Diese Sammlung von Unterhaltungen und Gesprächen mit Goethe ist größtenteils aus dem mir inwohnenden Naturtriebe entstanden, irgendein Erlebtes, das mir wert oder merkwürdig erscheint, durch schriftliche Auffassung mir anzueignen.

Zudem war ich immerfort der Belehrung bedürftig, sowohl als ich zuerst mit jenem außerordentlichen Manne zusammentraf, als auch nachdem ich bereits jahrelang mit ihm gelebt hatte, und ich ergriff gerne den Inhalt seiner Worte und notierte ihn mir, um ihn für mein ferneres Leben zu besitzen.

Wenn ich aber die reiche Fülle seiner Äußerungen bedenke, die während eines Zeitraumes von neun Jahren mich beglückten, und nun das Wenige betrachte, das mir davon schriftlich aufzufassen gelungen ist, so komme ich mir vor wie ein Kind, das den erquicklichen Frühlingsregen in offenen Händen aufzufangen bemüht ist, dem aber das meiste durch die Finger läuft.

Doch wie man zu sagen pflegt, daß Bücher ihre Schicksale haben, und wie dieses Wort ebensowohl auf ihr Entstehen als auf ihr späteres Hinaustreten in die weite und breite Welt anzuwenden ist, so dürfte es auch von der Entstehung des gegenwärtigen Buches gelten. Monate vergingen oft, wo die Gestirne ungünstig standen, und wo Unbefinden, Geschäfte und mancherlei Bemühungen um die tägliche Existenz keine Zeile aufkommen ließen; dann aber traten wieder günstige Sterne ein, und es vereinigten sich Wohlsein, Muße und Lust zu schreiben, um wieder einen erfreulichen Schritt vorwärts zu tun. Und dann, wo tritt bei einem längeren Zusammenleben nicht mitunter einige Gleichgültigkeit ein, und wo wäre derjenige, der die Gegenwart immer so zu schätzen wüßte, wie sie es verdiente!

Dieses alles erwähne ich besonders aus dem Grunde, um die manchen bedeutenden Lücken zu entschuldigen, die der Leser finden wird, im Fall er etwa so geneigt sein sollte, das Datum zu verfolgen. In solche Lücken fällt manches unterlassene Gute sowie besonders manches günstige Wort, was Goethe über seine weitverbreiteten Freunde sowie über die Werke dieses oder jenes lebenden deutschen Autors gesagt hat, während sich anderes ähnlicher Art notiert findet. Doch wie gesagt: Bücher haben ihre Schicksale schon während sie entstehen.

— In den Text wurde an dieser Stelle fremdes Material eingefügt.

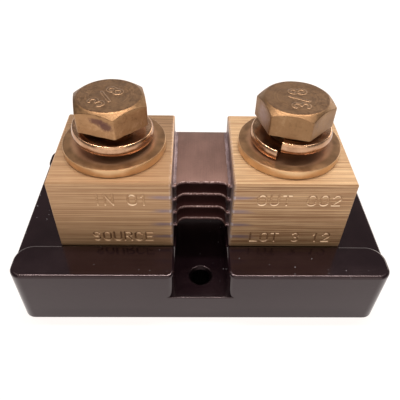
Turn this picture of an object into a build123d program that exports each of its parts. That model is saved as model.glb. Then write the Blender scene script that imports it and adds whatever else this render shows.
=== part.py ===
from build123d import *
import math
import os

# Battery monitor shunt: two brass terminal blocks on an insulating base, joined
# by a stack of resistance plates. Millimetres. +X runs along the base from the
# left block to the right block, -Y is the front, +Z is up. The origin is the
# centre of the base's underside.

INCH = 25.4

# Base moulding
base_length = 3.25 * INCH
base_depth = 1.75 * INCH
base_corner_radius = 2.8
seat_height = 14.3
strip_rise = 1.1
strip_back_corner_radius = 4.0
strip_end_flat = 1.0
strip_edge_radius = 0.7
seat_edge_radius = 0.4
channel_ledge = 0.6
channel_floor_height = 7.9
channel_mouth_radius = 2.0

# Mounting holes in the channel floor
mounting_hole_edge_distance = 0.25 * INCH
mounting_hole_diameter = 4.4
mounting_hole_mouth_chamfer = 0.7

# Terminal blocks
bolt_spacing = 1.5 * INCH
block_width = 1.0 * INCH
block_depth = 1.0 * INCH
block_height = 19.0
block_edge_chamfer = 0.3
block_pocket_clearance = 0.6

# Resistance plates and the solder that holds them in the block kerfs
plate_thickness = 0.8
top_plate_drop = 3.7
bottom_plate_rise = 3.54
plate_depth = 19.6
plate_rear_offset = 0.6
plate_front_trims = [1.1, 1.6, 1.7, 2.2]
trim_margin = 0.9
trim_run_in = 1.6
trim_corner_radius = 1.0
kerf_depth = 4.0
plate_end_gap = 0.2
solder_gap = 0.2
solder_fillet = 0.8

# Terminal bolts, 3/8-16 UNC, with a flat washer and a spring lock washer
bolt_shank_diameter = 9.4
bolt_length = 0.75 * INCH
bolt_flats = 9 / 16 * INCH
bolt_head_height = 5.75
bolt_head_circle_margin = 1.1
bolt_head_chamfer_angle = 30
bolt_washer_face_margin = 0.7
bolt_washer_face_height = 0.4
bolt_tip_chamfer = 0.8
bolt_running_clearance = 0.05
bolt_hole_countersink = 0.6
head_turns = {"left": -78.4, "right": -75.7}

flat_washer_diameter = 22.2
flat_washer_clearance = 0.45
flat_washer_thickness = 2.0
flat_washer_edge_radius = 0.4

lock_washer_wire_width = 3.75
lock_washer_clearance = 0.2
lock_washer_thickness = 2.39
lock_washer_split_angle = 8
lock_washer_seat_clearance = 0.02
lock_washer_turns = {"left": 110.0, "right": -118.0}

# Small machine screws, 8-32 UNC
screw_diameter = 4.1
screw_head_height = 2.8
screw_head_edge_radius = 0.9
screw_slot_width = 1.1
screw_slot_depth = 1.3
screw_running_clearance = 0.05
screw_tip_chamfer = 0.4
tapped_hole_extra_depth = 0.6
sense_screw_length = 0.25 * INCH
sense_screw_head_diameter = 8.0
sense_screw_height = 9.5
hold_down_length = 0.5 * INCH
hold_down_head_diameter = 7.0
hold_down_edge_distance = 4.2
hold_down_web = 6.3
hold_down_recess_clearance = 0.4
hold_down_hole_clearance = 0.35

small_washer_diameter = 7.4
small_washer_clearance = 0.15
small_washer_thickness = 0.9
small_washer_gap = 0.8

# Sizes that follow from the ones above
SIDES = {"left": -1, "right": 1}
ENDS = {"front": -1, "rear": 1}
plate_count = len(plate_front_trims)
strip_top = seat_height + strip_rise
pocket_half_depth = block_depth / 2 + block_pocket_clearance
strip_depth = base_depth / 2 - pocket_half_depth
back_corner_radius = min(
    strip_back_corner_radius, strip_depth - base_corner_radius - strip_end_flat
)
bolt_x = bolt_spacing / 2
inner_face_x = bolt_x - block_width / 2
channel_width = 2 * (inner_face_x - channel_ledge)
mounting_hole_y = base_depth / 2 - mounting_hole_edge_distance
block_top = seat_height + block_height
flat_washer_top = block_top + flat_washer_thickness
lock_washer_free_height = 2 * lock_washer_thickness
bolt_head_underside = flat_washer_top + lock_washer_free_height + 2 * lock_washer_seat_clearance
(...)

Übrigens erkenne ich dasjenige, was in diesen Bänden mir gelungen ist zu meinem Eigentum zu machen, und was ich gewissermaßen als den Schmuck meines Lebens zu betrachten habe, mit innigem Dank gegen eine höhere Fügung; ja ich habe sogar eine gewisse Zuversicht, daß auch die Welt mir diese Mitteilung danken werde.

Ich halte dafür, daß diese Gespräche für Leben, Kunst und Wissenschaft nicht allein manche Aufklärung und manche unschätzbare Lehre enthalten, sondern daß diese unmittelbaren Skizzen nach dem Leben auch ganz besonders dazu beitragen werden, das Bild zu vollenden, was man von Goethe aus seinen mannigfaltigen Werken bereits in sich tragen mag.

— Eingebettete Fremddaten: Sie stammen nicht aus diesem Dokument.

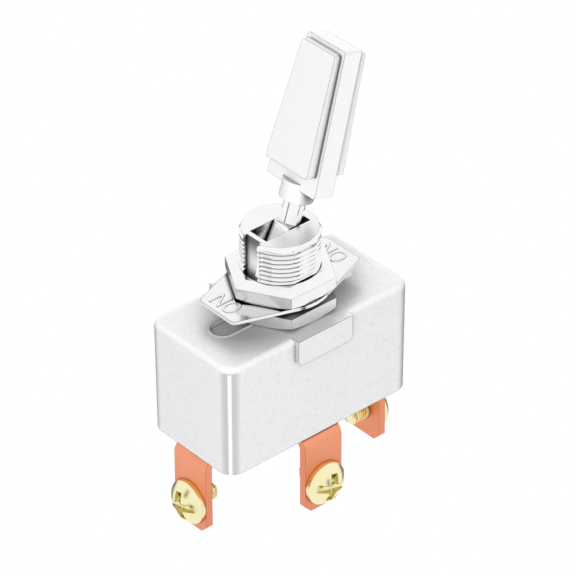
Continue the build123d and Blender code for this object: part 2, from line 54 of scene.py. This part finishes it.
# Sizes taken from the frame
nose = mounts["bushing_nose"]
thread_radius = nose["dims"]["r_mm"] * mm
thread_length = nose["dims"]["length_mm"] * mm
thread_bottom = nose["pos_m"][2] - thread_length / 2
bushing_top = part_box("bushing")[1].z
plate_low, plate_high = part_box("indicator_plate")
screw_low, screw_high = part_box("screw_left")
screw_head_radius = (screw_high.y - screw_low.y) / 2

# Threads
thread_pitch = thread_radius / 8
thread_depth = 0.55 * thread_pitch
thread_overcut = 0.08 * mm
plain_lead = 0.4 * mm
hidden_thread = 0.66 * mm
strip_thickness = 1.2 * mm
screw_thread_radius = 0.406 * screw_head_radius
screw_thread_pitch = 0.5 * mm
screw_thread_depth = 0.36 * screw_thread_pitch
screw_thread_overcut = 0.06 * mm
screw_lead_in = 2 * screw_thread_pitch
flank_angle = math.radians(30)
root_share = 0.1
run_out_turns = 0.25
run_out_end = 0.02
steps_per_turn = 72

# Lettering on the plate's ends
letter_height = 3.1 * mm
letter_rise = 0.07 * mm
letter_rounding = 0.03 * mm
letter_thinning = 0.02 * mm
letter_condensing = 0.72
capital_share = 0.73
left_word_inset = 2.5 * mm
left_word_y = 0.4 * mm
right_word_inset = 2.0 * mm
right_word_y = 0.05 * mm

# Meshes
sharp_angle = math.radians(20)
weld_distance = 0.0005 * mm


class Signal:
    """An output socket that takes part in sums, so shader maths reads as an expression."""

    def __init__(self, maker, socket):
        self.maker = maker
        self.socket = socket

    def math(self, operation, *others):
        return self.maker.node("ShaderNodeMath", {"operation": operation}, [self, *others])

    def __add__(self, other):
        return self.math("ADD", other)

    def __rsub__(self, other):
        return self.maker.node("ShaderNodeMath", {"operation": "SUBTRACT"}, [other, self])

    def __mul__(self, other):
        return self.math("MULTIPLY", other)

    __radd__ = __add__
    __rmul__ = __mul__

    def size(self):
        return self.math("ABSOLUTE")

    def root(self):
        return self.math("SQRT")

    def clamped(self):
        return self.maker.node("ShaderNodeClamp", {}, [self])

    def ramp(self, low, high):
        """0 at low, 1 at high, eased between them."""
        return self.maker.node(
            "ShaderNodeMapRange", {"interpolation_type": "SMOOTHSTEP"}, [self, low, high, 0.0, 1.0]
        )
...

Weit entfernt aber bin ich auch wiederum, zu glauben, daß hiemit nun der ganze innere Goethe gezeichnet sei. Man kann diesen außerordentlichen Geist und Menschen mit Recht einem vielseitigen Diamanten vergleichen, der nach jeder Richtung hin eine andere Farbe spiegelt. Und wie er nun in verschiedenen Verhältnissen und zu verschiedenen Personen ein anderer war, so kann ich auch in meinem Falle nur in ganz bescheidenem Sinne sagen: dies ist mein Goethe.

Und dieses Wort dürfte nicht bloß davon gelten, wie er sich mir darbot, sondern besonders auch davon, wie ich ihn auf zufassen und wiederzugeben fähig war. Es geht in solchen Fällen eine Spiegelung vor, und es ist sehr selten, daß bei dem Durchgange durch ein anderes Individuum nichts Eigentümliches verloren gehe und nichts Fremdartiges sich heimische. Die körperlichen Bildnisse Goethes von Rauch, Dawe, Stieler und David sind alle in hohem Grade wahr, und doch tragen sie alle mehr oder weniger das Gepräge der Individualität, die sie hervorbrachte. Und wie nun ein solches schon von körperlichen Dingen zu sagen ist, um wie viel mehr wird es von flüchtigen, untastbaren Dingen des Geistes gelten! Wie dem nun aber in meinem Falle auch sei, so werden alle diejenigen, denen aus geistiger Macht oder aus persönlichem Umgange mit Goethe ein Urteil dieses Gegenstandes zusteht, mein Streben nach möglichstes Treue hoffentlich nicht verkennen.

Nach diesen größtenteils die Auffassung des Gegenstandes betreffenden Andeutungen bleibt mir über des Werkes Inhalt selber noch folgendes zu sagen.

Dasjenige, was man das Wahre nennt, selbst in betreff eines einzigen Gegenstandes, ist keineswegs etwas Kleines, Enges, Beschränktes; vielmehr ist es, wenn auch etwas Einfaches, doch zugleich etwas Umfangreiches, das, gleich den mannigfaltigen Offenbarungen eines weit- und tiefgreifenden Naturgesetzes, nicht so leicht zu sagen ist. Es ist nicht abzutun durch Spruch, auch nicht durch Spruch und Spruch, auch nicht durch Spruch und Widerspruch, sondern man gelangt durch alles dieses zusammen erst zu Approximationen, geschweige zum Ziele selber.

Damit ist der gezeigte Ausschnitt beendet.